Directions: Provide an exact reproduction of every entry.

Input rows:
-- START --

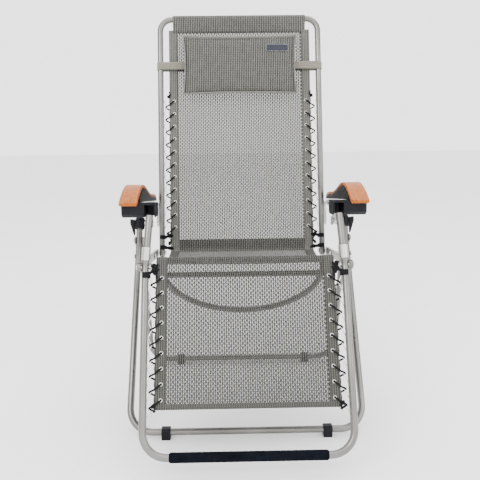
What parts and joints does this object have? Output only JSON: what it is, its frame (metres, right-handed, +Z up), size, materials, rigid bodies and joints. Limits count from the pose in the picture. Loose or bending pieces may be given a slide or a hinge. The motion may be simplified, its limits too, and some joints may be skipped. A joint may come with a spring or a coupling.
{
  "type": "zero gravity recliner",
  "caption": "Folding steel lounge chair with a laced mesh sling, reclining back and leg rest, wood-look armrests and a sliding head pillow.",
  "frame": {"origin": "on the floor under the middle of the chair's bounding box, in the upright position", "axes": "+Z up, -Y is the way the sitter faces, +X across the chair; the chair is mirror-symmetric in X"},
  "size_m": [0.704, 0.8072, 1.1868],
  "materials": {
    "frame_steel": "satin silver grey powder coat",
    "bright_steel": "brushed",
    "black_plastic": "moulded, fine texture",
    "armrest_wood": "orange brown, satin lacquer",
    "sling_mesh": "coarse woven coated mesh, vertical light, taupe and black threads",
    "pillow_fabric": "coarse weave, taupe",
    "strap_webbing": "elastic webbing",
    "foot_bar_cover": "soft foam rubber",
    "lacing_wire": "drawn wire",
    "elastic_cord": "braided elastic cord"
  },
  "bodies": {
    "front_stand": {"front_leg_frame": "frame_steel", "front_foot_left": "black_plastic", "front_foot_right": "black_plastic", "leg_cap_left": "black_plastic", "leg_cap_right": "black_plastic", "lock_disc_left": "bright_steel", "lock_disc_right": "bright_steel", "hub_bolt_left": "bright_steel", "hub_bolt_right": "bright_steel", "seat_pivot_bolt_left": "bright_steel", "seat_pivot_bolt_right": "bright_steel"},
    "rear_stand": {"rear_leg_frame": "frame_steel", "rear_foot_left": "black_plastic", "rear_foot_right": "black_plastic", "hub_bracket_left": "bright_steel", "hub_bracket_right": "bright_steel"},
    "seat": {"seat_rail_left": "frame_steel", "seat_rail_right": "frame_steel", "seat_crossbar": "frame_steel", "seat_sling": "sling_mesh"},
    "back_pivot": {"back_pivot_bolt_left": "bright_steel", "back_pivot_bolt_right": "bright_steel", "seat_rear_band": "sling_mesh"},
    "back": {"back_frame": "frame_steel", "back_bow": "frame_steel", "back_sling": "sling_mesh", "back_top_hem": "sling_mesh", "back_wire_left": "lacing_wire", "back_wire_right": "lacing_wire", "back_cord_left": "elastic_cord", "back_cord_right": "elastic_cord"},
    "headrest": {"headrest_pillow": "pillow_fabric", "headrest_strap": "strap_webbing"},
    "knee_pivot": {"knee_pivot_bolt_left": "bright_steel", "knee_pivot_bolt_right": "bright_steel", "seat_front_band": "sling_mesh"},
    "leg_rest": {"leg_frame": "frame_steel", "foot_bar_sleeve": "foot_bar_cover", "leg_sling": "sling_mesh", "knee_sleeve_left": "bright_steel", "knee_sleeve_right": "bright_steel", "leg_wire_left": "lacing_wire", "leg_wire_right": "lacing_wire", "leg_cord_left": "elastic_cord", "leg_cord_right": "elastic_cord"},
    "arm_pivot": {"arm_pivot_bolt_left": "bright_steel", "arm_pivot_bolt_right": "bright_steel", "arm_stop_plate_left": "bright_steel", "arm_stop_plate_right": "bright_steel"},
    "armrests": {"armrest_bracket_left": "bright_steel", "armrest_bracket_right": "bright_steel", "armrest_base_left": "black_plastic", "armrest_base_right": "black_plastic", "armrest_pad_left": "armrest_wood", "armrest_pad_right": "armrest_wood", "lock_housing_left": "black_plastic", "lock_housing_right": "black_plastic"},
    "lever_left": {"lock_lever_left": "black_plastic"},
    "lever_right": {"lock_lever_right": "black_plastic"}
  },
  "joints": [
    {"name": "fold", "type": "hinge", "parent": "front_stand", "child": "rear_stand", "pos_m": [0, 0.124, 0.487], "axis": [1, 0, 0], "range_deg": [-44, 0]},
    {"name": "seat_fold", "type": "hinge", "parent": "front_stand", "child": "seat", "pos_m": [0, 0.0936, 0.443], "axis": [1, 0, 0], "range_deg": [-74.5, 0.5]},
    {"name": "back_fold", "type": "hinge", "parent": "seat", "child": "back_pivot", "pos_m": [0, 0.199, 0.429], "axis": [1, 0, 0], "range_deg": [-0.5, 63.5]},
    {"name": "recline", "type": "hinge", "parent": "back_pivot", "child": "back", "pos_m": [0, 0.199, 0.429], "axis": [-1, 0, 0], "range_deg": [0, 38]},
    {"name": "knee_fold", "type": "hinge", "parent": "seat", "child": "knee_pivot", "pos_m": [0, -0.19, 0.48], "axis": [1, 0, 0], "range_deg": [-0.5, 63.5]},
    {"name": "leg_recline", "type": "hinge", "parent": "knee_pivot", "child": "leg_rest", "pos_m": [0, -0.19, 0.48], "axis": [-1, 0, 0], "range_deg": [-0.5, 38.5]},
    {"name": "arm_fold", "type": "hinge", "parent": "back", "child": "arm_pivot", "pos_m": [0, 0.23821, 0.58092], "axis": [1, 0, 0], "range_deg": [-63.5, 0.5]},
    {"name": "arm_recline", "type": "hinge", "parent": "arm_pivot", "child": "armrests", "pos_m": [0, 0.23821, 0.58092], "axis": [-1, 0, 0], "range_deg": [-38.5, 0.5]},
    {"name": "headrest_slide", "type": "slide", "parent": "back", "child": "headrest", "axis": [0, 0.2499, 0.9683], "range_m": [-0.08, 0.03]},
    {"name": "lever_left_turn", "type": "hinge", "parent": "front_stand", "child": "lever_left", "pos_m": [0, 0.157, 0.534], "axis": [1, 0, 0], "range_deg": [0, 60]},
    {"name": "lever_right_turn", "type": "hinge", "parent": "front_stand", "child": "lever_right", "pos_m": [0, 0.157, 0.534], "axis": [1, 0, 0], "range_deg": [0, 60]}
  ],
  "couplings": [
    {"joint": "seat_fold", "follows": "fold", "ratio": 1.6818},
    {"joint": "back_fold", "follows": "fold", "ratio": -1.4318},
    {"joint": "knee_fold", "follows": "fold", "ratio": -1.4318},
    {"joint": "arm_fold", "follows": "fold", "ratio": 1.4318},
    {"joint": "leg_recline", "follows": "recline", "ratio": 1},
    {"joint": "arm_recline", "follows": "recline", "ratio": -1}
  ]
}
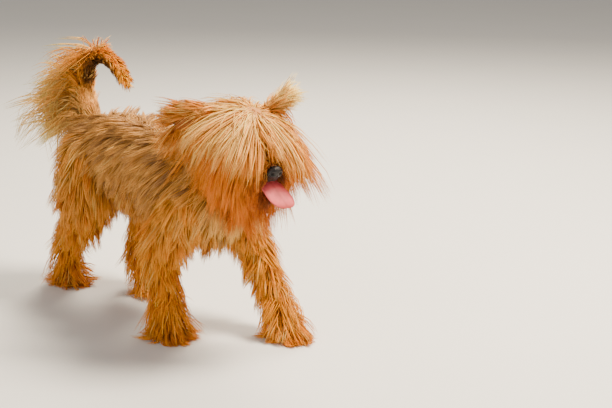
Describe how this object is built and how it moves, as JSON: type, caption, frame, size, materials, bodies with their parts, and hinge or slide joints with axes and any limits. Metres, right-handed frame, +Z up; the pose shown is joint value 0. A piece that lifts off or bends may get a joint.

-- END --

Response:
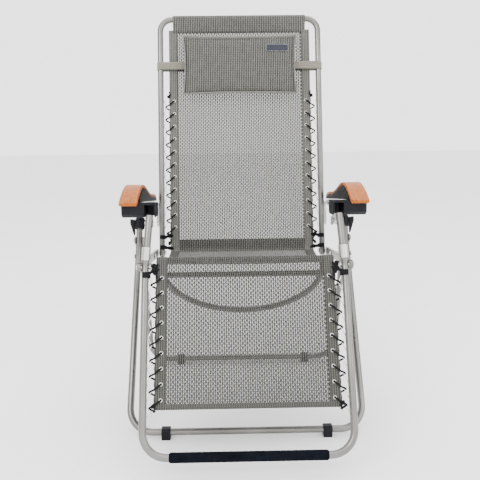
What parts and joints does this object have? Output only JSON: what it is, its frame (metres, right-handed, +Z up), size, materials, rigid bodies and joints. Limits count from the pose in the picture. Loose or bending pieces may be given a slide or a hinge. The motion may be simplified, its limits too, and some joints may be skipped. A joint may come with a spring or a coupling.
{
  "type": "zero gravity recliner",
  "caption": "Folding steel lounge chair with a laced mesh sling, reclining back and leg rest, wood-look armrests and a sliding head pillow.",
  "frame": {"origin": "on the floor under the middle of the chair's bounding box, in the upright position", "axes": "+Z up, -Y is the way the sitter faces, +X across the chair; the chair is mirror-symmetric in X"},
  "size_m": [0.704, 0.8072, 1.1868],
  "materials": {
    "frame_steel": "satin silver grey powder coat",
    "bright_steel": "brushed",
    "black_plastic": "moulded, fine texture",
    "armrest_wood": "orange brown, satin lacquer",
    "sling_mesh": "coarse woven coated mesh, vertical light, taupe and black threads",
    "pillow_fabric": "coarse weave, taupe",
    "strap_webbing": "elastic webbing",
    "foot_bar_cover": "soft foam rubber",
    "lacing_wire": "drawn wire",
    "elastic_cord": "braided elastic cord"
  },
  "bodies": {
    "front_stand": {"front_leg_frame": "frame_steel", "front_foot_left": "black_plastic", "front_foot_right": "black_plastic", "leg_cap_left": "black_plastic", "leg_cap_right": "black_plastic", "lock_disc_left": "bright_steel", "lock_disc_right": "bright_steel", "hub_bolt_left": "bright_steel", "hub_bolt_right": "bright_steel", "seat_pivot_bolt_left": "bright_steel", "seat_pivot_bolt_right": "bright_steel"},
    "rear_stand": {"rear_leg_frame": "frame_steel", "rear_foot_left": "black_plastic", "rear_foot_right": "black_plastic", "hub_bracket_left": "bright_steel", "hub_bracket_right": "bright_steel"},
    "seat": {"seat_rail_left": "frame_steel", "seat_rail_right": "frame_steel", "seat_crossbar": "frame_steel", "seat_sling": "sling_mesh"},
    "back_pivot": {"back_pivot_bolt_left": "bright_steel", "back_pivot_bolt_right": "bright_steel", "seat_rear_band": "sling_mesh"},
    "back": {"back_frame": "frame_steel", "back_bow": "frame_steel", "back_sling": "sling_mesh", "back_top_hem": "sling_mesh", "back_wire_left": "lacing_wire", "back_wire_right": "lacing_wire", "back_cord_left": "elastic_cord", "back_cord_right": "elastic_cord"},
    "headrest": {"headrest_pillow": "pillow_fabric", "headrest_strap": "strap_webbing"},
    "knee_pivot": {"knee_pivot_bolt_left": "bright_steel", "knee_pivot_bolt_right": "bright_steel", "seat_front_band": "sling_mesh"},
    "leg_rest": {"leg_frame": "frame_steel", "foot_bar_sleeve": "foot_bar_cover", "leg_sling": "sling_mesh", "knee_sleeve_left": "bright_steel", "knee_sleeve_right": "bright_steel", "leg_wire_left": "lacing_wire", "leg_wire_right": "lacing_wire", "leg_cord_left": "elastic_cord", "leg_cord_right": "elastic_cord"},
    "arm_pivot": {"arm_pivot_bolt_left": "bright_steel", "arm_pivot_bolt_right": "bright_steel", "arm_stop_plate_left": "bright_steel", "arm_stop_plate_right": "bright_steel"},
    "armrests": {"armrest_bracket_left": "bright_steel", "armrest_bracket_right": "bright_steel", "armrest_base_left": "black_plastic", "armrest_base_right": "black_plastic", "armrest_pad_left": "armrest_wood", "armrest_pad_right": "armrest_wood", "lock_housing_left": "black_plastic", "lock_housing_right": "black_plastic"},
    "lever_left": {"lock_lever_left": "black_plastic"},
    "lever_right": {"lock_lever_right": "black_plastic"}
  },
  "joints": [
    {"name": "fold", "type": "hinge", "parent": "front_stand", "child": "rear_stand", "pos_m": [0, 0.124, 0.487], "axis": [1, 0, 0], "range_deg": [-44, 0]},
    {"name": "seat_fold", "type": "hinge", "parent": "front_stand", "child": "seat", "pos_m": [0, 0.0936, 0.443], "axis": [1, 0, 0], "range_deg": [-74.5, 0.5]},
    {"name": "back_fold", "type": "hinge", "parent": "seat", "child": "back_pivot", "pos_m": [0, 0.199, 0.429], "axis": [1, 0, 0], "range_deg": [-0.5, 63.5]},
    {"name": "recline", "type": "hinge", "parent": "back_pivot", "child": "back", "pos_m": [0, 0.199, 0.429], "axis": [-1, 0, 0], "range_deg": [0, 38]},
    {"name": "knee_fold", "type": "hinge", "parent": "seat", "child": "knee_pivot", "pos_m": [0, -0.19, 0.48], "axis": [1, 0, 0], "range_deg": [-0.5, 63.5]},
    {"name": "leg_recline", "type": "hinge", "parent": "knee_pivot", "child": "leg_rest", "pos_m": [0, -0.19, 0.48], "axis": [-1, 0, 0], "range_deg": [-0.5, 38.5]},
    {"name": "arm_fold", "type": "hinge", "parent": "back", "child": "arm_pivot", "pos_m": [0, 0.23821, 0.58092], "axis": [1, 0, 0], "range_deg": [-63.5, 0.5]},
    {"name": "arm_recline", "type": "hinge", "parent": "arm_pivot", "child": "armrests", "pos_m": [0, 0.23821, 0.58092], "axis": [-1, 0, 0], "range_deg": [-38.5, 0.5]},
    {"name": "headrest_slide", "type": "slide", "parent": "back", "child": "headrest", "axis": [0, 0.2499, 0.9683], "range_m": [-0.08, 0.03]},
    {"name": "lever_left_turn", "type": "hinge", "parent": "front_stand", "child": "lever_left", "pos_m": [0, 0.157, 0.534], "axis": [1, 0, 0], "range_deg": [0, 60]},
    {"name": "lever_right_turn", "type": "hinge", "parent": "front_stand", "child": "lever_right", "pos_m": [0, 0.157, 0.534], "axis": [1, 0, 0], "range_deg": [0, 60]}
  ],
  "couplings": [
    {"joint": "seat_fold", "follows": "fold", "ratio": 1.6818},
    {"joint": "back_fold", "follows": "fold", "ratio": -1.4318},
    {"joint": "knee_fold", "follows": "fold", "ratio": -1.4318},
    {"joint": "arm_fold", "follows": "fold", "ratio": 1.4318},
    {"joint": "leg_recline", "follows": "recline", "ratio": 1},
    {"joint": "arm_recline", "follows": "recline", "ratio": -1}
  ]
}
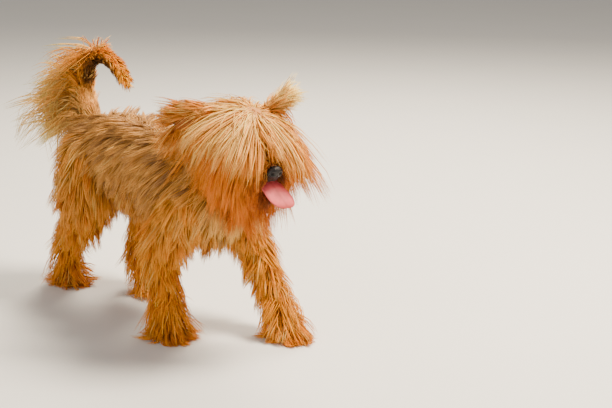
Describe how this object is built and how it moves, as JSON: type, caption, frame, size, materials, bodies with their parts, and hinge or slide joints with axes and any limits. Metres, right-handed frame, +Z up; the pose shown is joint value 0. A piece that lifts off or bends may get a joint.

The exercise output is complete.